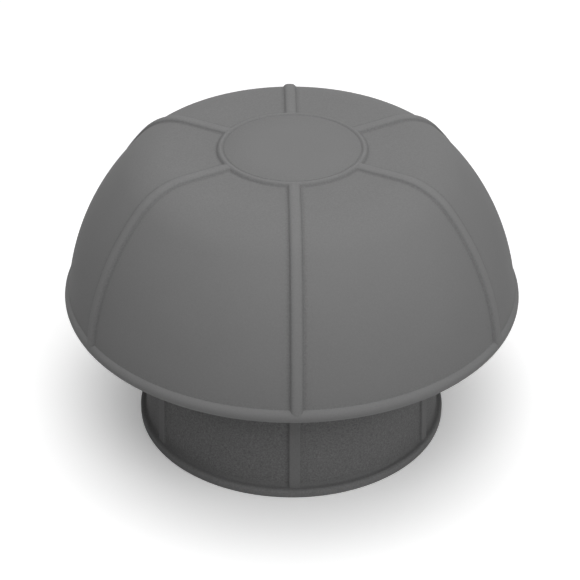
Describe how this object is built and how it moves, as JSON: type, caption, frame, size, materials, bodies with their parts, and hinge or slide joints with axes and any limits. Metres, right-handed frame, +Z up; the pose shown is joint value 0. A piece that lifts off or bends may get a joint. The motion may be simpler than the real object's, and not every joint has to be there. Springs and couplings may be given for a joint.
{
  "type": "vent cap",
  "caption": "Round ribbed hood over a short sleeve that slides over the open top of a waste-vent pipe and keeps rain out while air leaves under the rim.",
  "frame": {"origin": "centre of the sleeve's lower end face, which is the bottom centre of the whole cap", "axes": "+Z up along the pipe's axis, from the sleeve's mouth to the crown; -Y is the side with a rib facing the viewer, and ribs and webs repeat every 60 degrees from it"},
  "size_m": [0.176, 0.176, 0.1181],
  "materials": {
    "grey_plastic": "matt, finely grained moulded polypropylene in mid-dark neutral grey"
  },
  "bodies": {
    "root": {"vent_cap": "grey_plastic"}
  },
  "joints": []
}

---

#### [Your goal]
Make an exact copy of the listing, including every line.

#### [Written answer]
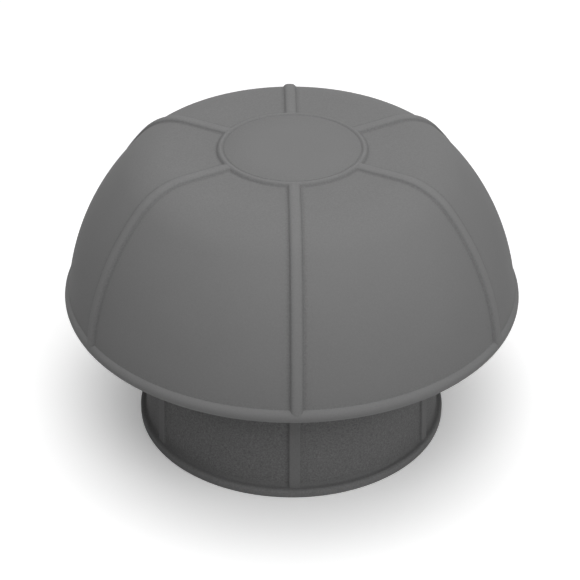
Describe how this object is built and how it moves, as JSON: type, caption, frame, size, materials, bodies with their parts, and hinge or slide joints with axes and any limits. Metres, right-handed frame, +Z up; the pose shown is joint value 0. A piece that lifts off or bends may get a joint. The motion may be simpler than the real object's, and not every joint has to be there. Springs and couplings may be given for a joint.
{
  "type": "vent cap",
  "caption": "Round ribbed hood over a short sleeve that slides over the open top of a waste-vent pipe and keeps rain out while air leaves under the rim.",
  "frame": {"origin": "centre of the sleeve's lower end face, which is the bottom centre of the whole cap", "axes": "+Z up along the pipe's axis, from the sleeve's mouth to the crown; -Y is the side with a rib facing the viewer, and ribs and webs repeat every 60 degrees from it"},
  "size_m": [0.176, 0.176, 0.1181],
  "materials": {
    "grey_plastic": "matt, finely grained moulded polypropylene in mid-dark neutral grey"
  },
  "bodies": {
    "root": {"vent_cap": "grey_plastic"}
  },
  "joints": []
}